Start of Provided material
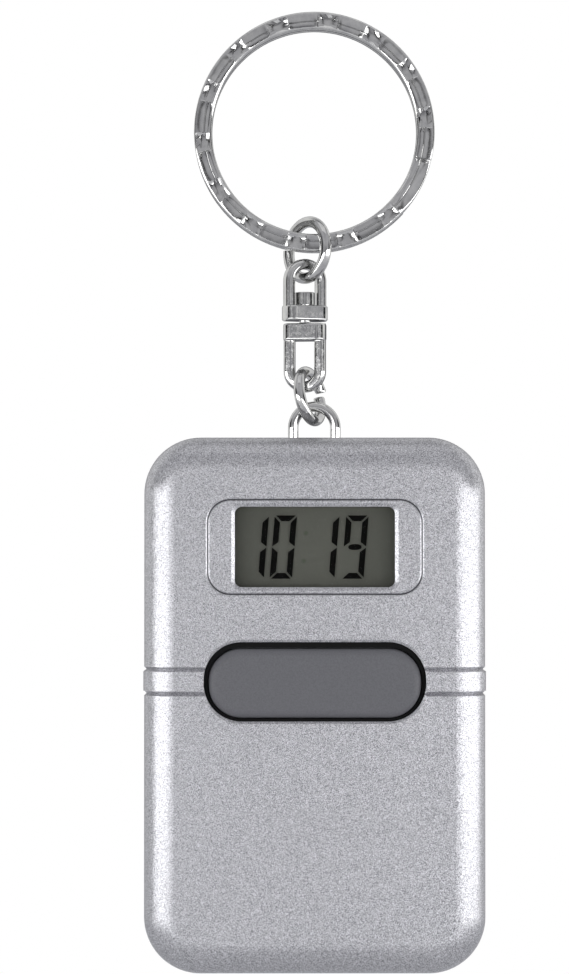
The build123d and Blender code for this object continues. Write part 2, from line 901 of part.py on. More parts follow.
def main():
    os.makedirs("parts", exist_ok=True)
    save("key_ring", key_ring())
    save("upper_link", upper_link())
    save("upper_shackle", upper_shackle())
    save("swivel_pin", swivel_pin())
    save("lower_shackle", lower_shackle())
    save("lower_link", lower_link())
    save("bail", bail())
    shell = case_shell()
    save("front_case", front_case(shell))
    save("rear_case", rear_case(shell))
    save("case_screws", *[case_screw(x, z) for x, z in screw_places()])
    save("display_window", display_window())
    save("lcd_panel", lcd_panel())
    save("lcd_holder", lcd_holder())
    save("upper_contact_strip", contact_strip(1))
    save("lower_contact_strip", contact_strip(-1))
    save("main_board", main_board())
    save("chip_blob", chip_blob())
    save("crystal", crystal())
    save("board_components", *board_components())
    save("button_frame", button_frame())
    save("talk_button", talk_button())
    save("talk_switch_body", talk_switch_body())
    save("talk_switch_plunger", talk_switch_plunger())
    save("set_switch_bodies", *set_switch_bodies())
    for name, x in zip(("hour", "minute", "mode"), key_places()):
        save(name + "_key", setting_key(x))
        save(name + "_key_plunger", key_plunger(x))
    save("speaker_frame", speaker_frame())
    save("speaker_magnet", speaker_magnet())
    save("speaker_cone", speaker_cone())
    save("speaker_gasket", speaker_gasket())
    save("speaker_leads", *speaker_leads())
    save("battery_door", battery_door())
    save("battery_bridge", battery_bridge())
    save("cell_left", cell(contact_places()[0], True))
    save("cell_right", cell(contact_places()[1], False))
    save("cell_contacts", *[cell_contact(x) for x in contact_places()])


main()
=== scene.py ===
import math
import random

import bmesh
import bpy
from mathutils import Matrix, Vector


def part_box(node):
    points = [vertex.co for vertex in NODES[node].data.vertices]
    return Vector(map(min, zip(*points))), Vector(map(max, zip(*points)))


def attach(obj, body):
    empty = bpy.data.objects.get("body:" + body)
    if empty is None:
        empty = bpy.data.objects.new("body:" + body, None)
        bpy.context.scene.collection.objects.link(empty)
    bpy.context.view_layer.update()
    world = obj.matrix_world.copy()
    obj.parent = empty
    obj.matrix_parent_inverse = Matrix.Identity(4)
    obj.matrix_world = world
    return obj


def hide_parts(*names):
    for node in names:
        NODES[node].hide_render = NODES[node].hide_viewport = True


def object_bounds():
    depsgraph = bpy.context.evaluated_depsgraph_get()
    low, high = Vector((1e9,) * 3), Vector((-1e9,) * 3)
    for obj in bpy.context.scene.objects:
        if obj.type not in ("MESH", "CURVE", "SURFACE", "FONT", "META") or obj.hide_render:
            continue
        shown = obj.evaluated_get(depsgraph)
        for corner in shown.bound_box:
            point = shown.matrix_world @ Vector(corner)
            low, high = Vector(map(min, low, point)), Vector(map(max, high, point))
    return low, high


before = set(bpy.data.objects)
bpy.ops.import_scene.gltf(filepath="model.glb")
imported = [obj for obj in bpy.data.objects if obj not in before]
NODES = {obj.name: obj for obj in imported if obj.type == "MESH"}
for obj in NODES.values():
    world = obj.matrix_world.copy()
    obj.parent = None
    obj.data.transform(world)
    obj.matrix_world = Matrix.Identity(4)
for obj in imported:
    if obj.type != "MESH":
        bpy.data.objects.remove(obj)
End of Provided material
Start of Provided material
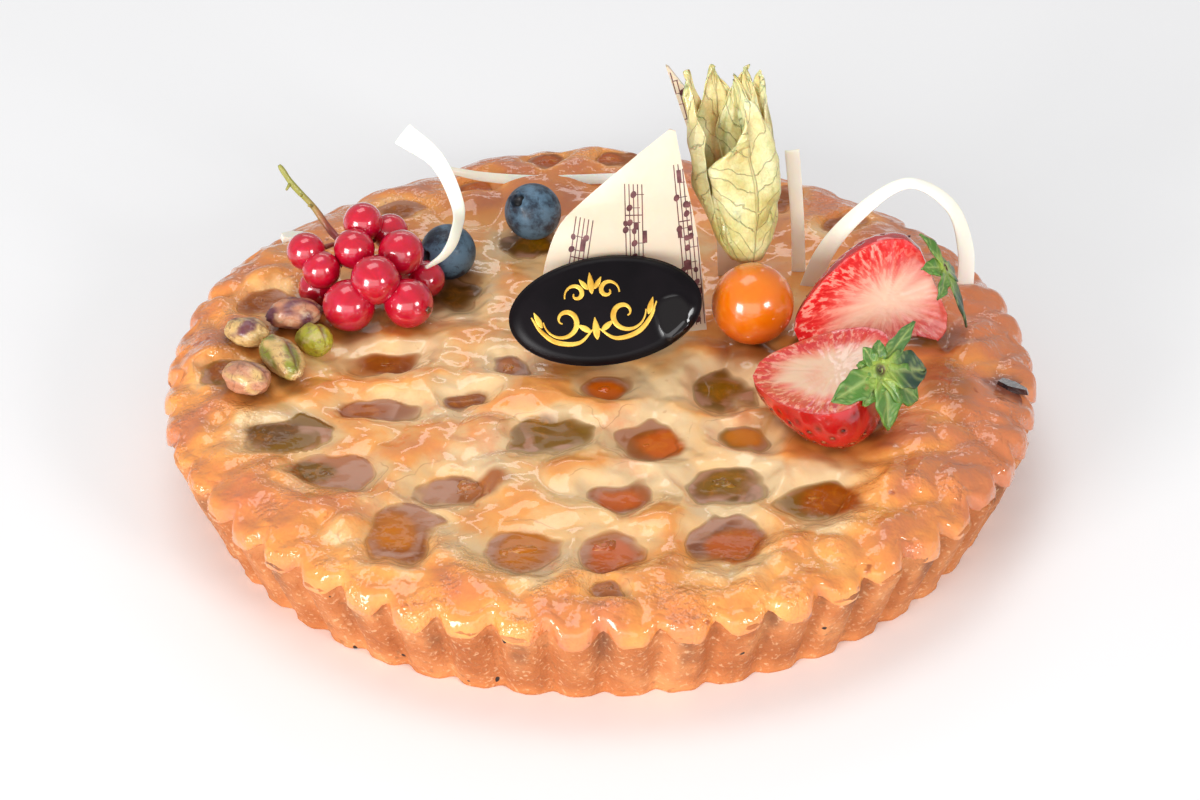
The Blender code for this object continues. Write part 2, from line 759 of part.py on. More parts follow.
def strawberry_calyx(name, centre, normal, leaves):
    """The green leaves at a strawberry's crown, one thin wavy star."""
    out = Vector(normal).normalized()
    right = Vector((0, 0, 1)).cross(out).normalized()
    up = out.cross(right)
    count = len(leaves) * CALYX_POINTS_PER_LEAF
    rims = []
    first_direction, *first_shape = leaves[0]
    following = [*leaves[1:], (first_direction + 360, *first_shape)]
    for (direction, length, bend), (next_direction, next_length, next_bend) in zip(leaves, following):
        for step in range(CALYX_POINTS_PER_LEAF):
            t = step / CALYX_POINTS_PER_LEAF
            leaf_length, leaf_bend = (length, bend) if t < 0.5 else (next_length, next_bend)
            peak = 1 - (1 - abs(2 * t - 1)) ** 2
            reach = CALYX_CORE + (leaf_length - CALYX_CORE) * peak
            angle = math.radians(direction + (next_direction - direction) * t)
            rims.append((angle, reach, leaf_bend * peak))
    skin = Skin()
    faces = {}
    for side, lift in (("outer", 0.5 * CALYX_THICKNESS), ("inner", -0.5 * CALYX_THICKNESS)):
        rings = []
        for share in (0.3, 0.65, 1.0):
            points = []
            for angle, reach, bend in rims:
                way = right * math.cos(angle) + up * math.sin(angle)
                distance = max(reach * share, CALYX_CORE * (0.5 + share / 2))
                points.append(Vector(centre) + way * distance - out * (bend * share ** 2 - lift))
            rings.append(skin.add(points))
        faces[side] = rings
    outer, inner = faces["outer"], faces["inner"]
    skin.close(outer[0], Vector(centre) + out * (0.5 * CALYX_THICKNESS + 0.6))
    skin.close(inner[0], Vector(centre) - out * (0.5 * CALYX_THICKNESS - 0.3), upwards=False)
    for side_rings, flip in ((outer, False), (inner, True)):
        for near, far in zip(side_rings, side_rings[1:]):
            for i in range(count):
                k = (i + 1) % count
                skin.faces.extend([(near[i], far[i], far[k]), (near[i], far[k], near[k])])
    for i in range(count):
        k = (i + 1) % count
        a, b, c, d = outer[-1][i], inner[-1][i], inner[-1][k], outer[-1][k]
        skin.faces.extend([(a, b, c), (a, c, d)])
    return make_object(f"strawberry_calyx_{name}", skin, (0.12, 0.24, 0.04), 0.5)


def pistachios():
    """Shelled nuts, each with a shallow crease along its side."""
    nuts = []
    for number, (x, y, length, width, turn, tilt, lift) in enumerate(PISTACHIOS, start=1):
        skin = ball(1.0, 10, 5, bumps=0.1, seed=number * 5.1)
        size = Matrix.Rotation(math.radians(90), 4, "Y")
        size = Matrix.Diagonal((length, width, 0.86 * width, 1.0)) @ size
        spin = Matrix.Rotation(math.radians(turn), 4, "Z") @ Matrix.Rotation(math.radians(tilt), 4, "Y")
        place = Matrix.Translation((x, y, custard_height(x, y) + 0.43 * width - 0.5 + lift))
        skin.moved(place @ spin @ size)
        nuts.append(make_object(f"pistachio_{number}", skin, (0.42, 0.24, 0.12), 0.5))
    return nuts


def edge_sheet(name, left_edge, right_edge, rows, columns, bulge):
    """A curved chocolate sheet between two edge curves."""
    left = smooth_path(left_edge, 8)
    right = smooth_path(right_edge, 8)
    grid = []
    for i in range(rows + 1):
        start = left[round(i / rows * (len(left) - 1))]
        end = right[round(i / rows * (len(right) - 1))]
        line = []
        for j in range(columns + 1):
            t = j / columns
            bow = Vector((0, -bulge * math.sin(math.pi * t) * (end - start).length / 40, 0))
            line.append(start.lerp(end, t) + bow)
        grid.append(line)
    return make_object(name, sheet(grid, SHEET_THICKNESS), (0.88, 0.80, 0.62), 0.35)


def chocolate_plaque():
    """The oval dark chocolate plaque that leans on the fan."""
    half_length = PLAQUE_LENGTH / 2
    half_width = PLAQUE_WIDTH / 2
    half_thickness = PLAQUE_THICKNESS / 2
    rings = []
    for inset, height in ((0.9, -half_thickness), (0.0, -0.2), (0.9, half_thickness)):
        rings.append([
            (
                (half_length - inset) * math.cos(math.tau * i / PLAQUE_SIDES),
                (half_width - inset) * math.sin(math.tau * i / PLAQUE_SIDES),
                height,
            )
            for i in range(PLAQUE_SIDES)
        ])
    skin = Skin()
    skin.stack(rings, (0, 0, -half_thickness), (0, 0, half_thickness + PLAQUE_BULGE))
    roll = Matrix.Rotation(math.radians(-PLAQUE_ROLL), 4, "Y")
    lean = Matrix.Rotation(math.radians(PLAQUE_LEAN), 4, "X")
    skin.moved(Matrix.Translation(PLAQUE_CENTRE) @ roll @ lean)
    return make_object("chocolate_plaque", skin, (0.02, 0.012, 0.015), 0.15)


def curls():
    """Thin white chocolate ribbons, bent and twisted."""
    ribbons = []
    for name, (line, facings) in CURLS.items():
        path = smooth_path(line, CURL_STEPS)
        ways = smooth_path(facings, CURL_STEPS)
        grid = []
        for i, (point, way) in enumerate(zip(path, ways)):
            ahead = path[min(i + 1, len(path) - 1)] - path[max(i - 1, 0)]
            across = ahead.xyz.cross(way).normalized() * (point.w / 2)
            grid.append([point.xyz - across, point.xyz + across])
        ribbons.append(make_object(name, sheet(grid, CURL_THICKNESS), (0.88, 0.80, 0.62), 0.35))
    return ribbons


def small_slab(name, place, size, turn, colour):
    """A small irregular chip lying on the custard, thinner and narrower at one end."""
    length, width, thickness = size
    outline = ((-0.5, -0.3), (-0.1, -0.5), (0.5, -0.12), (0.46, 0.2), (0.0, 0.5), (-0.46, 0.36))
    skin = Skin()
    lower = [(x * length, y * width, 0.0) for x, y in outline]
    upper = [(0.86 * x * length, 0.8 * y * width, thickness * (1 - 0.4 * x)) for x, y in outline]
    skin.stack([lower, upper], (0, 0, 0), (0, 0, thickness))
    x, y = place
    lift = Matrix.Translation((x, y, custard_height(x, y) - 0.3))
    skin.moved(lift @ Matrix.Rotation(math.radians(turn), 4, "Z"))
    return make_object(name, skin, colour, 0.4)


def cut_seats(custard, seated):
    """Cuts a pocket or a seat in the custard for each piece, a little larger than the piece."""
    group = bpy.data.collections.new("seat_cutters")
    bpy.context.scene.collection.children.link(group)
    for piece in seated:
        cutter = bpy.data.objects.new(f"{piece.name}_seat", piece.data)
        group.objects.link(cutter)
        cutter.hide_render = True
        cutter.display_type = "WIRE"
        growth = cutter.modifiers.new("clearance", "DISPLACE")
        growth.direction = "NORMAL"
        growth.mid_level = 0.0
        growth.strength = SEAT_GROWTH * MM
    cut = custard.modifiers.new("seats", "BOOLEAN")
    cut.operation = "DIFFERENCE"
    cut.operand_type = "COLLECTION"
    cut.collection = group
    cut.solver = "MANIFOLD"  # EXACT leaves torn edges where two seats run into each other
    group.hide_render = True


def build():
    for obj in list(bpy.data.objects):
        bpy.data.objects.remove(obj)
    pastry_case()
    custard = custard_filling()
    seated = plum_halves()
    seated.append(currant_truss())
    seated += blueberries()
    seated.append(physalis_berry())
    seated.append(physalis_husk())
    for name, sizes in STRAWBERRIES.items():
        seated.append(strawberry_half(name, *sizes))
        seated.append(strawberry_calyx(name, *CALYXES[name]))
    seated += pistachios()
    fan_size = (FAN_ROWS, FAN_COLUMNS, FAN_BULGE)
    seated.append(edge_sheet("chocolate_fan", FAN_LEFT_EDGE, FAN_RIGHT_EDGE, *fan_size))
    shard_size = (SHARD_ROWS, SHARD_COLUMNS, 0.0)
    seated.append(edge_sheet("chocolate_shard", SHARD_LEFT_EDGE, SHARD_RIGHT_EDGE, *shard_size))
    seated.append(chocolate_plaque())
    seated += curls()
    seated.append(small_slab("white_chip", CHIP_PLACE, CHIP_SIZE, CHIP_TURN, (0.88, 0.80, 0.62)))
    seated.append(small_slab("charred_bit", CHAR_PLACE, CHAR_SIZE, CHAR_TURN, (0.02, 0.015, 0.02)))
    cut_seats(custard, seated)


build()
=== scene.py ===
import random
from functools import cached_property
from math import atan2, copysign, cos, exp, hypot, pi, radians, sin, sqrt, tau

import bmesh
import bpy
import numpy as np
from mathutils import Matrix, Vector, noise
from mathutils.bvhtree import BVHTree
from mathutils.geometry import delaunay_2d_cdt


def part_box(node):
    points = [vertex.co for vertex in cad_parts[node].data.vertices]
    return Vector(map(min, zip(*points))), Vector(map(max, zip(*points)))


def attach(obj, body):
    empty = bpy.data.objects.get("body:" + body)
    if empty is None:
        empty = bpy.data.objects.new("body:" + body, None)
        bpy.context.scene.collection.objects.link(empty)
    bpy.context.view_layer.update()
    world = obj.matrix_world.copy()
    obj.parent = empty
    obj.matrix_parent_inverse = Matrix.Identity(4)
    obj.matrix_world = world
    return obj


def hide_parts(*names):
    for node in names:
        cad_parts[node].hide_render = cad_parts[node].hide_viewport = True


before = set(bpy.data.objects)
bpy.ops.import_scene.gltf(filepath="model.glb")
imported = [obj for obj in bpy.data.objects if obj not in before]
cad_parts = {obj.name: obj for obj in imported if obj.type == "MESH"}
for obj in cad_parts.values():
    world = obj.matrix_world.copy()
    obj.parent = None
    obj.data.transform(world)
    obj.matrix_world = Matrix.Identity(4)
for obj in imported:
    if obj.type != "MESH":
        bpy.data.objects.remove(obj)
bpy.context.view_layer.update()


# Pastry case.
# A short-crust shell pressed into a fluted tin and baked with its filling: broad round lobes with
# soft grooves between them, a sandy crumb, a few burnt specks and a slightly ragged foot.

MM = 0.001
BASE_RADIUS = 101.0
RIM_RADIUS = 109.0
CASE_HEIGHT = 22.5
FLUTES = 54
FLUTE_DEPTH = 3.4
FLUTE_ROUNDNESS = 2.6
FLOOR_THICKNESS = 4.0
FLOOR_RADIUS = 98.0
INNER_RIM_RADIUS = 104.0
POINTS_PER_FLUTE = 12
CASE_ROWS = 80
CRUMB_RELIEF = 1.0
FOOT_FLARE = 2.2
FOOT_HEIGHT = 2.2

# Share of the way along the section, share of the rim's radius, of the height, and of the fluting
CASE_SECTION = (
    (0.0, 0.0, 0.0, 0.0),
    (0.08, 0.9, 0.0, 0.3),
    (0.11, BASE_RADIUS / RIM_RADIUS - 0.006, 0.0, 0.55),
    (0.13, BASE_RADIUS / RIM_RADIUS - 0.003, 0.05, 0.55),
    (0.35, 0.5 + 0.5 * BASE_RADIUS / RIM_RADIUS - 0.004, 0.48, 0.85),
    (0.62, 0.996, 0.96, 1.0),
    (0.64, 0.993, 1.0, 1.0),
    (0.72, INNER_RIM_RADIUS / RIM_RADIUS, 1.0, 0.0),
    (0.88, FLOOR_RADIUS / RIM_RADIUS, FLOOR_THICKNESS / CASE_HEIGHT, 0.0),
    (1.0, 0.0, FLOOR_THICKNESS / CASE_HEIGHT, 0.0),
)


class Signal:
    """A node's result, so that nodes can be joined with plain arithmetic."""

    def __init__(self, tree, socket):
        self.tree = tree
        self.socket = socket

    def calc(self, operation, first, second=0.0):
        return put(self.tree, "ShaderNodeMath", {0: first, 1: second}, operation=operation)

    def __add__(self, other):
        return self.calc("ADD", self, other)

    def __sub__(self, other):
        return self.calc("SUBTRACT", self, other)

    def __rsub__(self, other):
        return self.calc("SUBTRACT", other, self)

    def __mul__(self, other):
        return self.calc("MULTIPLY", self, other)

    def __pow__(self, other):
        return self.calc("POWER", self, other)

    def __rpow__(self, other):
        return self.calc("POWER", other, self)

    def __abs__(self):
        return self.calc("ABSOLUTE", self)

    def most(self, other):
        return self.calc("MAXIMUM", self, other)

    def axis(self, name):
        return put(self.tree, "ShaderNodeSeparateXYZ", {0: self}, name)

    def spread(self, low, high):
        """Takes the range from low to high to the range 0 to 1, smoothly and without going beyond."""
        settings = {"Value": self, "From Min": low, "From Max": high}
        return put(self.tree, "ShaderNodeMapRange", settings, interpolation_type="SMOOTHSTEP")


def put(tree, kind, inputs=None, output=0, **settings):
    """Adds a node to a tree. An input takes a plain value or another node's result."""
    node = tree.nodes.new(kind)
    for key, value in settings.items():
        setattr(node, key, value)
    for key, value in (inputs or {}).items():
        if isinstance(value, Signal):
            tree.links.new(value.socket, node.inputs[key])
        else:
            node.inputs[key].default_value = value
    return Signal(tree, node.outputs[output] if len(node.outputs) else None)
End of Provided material
Start of Provided material
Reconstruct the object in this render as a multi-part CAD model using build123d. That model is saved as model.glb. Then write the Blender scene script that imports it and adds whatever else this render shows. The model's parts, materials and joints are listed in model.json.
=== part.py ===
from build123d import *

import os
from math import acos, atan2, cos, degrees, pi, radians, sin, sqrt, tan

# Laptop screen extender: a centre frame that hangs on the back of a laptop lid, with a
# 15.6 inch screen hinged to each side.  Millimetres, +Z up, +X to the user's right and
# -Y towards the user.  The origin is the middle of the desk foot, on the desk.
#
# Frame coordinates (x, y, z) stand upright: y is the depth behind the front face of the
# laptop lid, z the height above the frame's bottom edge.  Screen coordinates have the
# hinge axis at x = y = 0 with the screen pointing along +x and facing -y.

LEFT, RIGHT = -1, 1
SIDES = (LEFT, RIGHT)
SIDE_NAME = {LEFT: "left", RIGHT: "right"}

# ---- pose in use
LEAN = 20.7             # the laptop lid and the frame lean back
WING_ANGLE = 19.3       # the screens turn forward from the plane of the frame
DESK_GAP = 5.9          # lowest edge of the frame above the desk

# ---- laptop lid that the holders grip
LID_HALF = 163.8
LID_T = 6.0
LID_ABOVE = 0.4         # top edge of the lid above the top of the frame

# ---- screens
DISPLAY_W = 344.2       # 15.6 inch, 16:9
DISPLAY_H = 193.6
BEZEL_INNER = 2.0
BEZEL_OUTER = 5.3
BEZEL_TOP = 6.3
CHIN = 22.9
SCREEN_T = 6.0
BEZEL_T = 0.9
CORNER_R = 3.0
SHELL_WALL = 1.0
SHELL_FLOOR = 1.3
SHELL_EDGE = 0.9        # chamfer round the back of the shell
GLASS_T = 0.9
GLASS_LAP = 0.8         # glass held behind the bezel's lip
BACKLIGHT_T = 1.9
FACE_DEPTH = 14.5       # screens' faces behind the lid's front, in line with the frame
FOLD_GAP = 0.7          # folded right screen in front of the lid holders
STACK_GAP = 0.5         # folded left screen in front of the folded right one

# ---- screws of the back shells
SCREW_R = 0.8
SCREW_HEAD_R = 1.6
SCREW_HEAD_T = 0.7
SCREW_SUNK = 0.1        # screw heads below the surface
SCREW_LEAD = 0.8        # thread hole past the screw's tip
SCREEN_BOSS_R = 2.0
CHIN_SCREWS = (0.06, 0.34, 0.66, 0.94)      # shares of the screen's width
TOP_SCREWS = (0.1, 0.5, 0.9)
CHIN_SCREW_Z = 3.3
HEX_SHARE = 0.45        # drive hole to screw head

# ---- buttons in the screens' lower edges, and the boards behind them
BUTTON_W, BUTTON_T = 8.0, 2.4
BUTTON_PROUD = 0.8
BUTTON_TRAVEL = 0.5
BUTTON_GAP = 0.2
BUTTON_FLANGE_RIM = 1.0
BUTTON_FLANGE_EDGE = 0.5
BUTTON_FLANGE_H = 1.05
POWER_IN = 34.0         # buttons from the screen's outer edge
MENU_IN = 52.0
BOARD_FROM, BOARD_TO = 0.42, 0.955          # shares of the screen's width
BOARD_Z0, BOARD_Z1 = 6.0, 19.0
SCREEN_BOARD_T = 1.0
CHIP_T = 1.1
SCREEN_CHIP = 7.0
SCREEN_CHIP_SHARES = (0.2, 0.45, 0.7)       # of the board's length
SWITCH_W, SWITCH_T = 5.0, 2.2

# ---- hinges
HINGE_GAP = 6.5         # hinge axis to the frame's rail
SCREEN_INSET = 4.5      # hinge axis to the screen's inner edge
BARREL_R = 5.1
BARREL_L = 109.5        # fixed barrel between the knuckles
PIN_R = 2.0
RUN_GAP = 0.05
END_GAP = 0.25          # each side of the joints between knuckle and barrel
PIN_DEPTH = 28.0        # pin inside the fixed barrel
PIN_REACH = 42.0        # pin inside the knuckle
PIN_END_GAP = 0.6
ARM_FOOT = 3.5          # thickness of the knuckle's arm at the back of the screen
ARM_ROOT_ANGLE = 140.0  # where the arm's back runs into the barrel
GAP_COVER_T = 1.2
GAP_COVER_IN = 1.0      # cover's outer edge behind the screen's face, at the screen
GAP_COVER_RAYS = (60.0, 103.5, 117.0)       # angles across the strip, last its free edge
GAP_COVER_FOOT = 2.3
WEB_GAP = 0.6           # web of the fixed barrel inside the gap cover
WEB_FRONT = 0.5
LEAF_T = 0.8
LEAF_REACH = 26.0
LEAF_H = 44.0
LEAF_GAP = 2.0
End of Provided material
> [Problem details]: Every line of the listing that holds "values" should be found and copied.

> [Solution below]:
for obj in NODES.values():
for obj in cad_parts.values():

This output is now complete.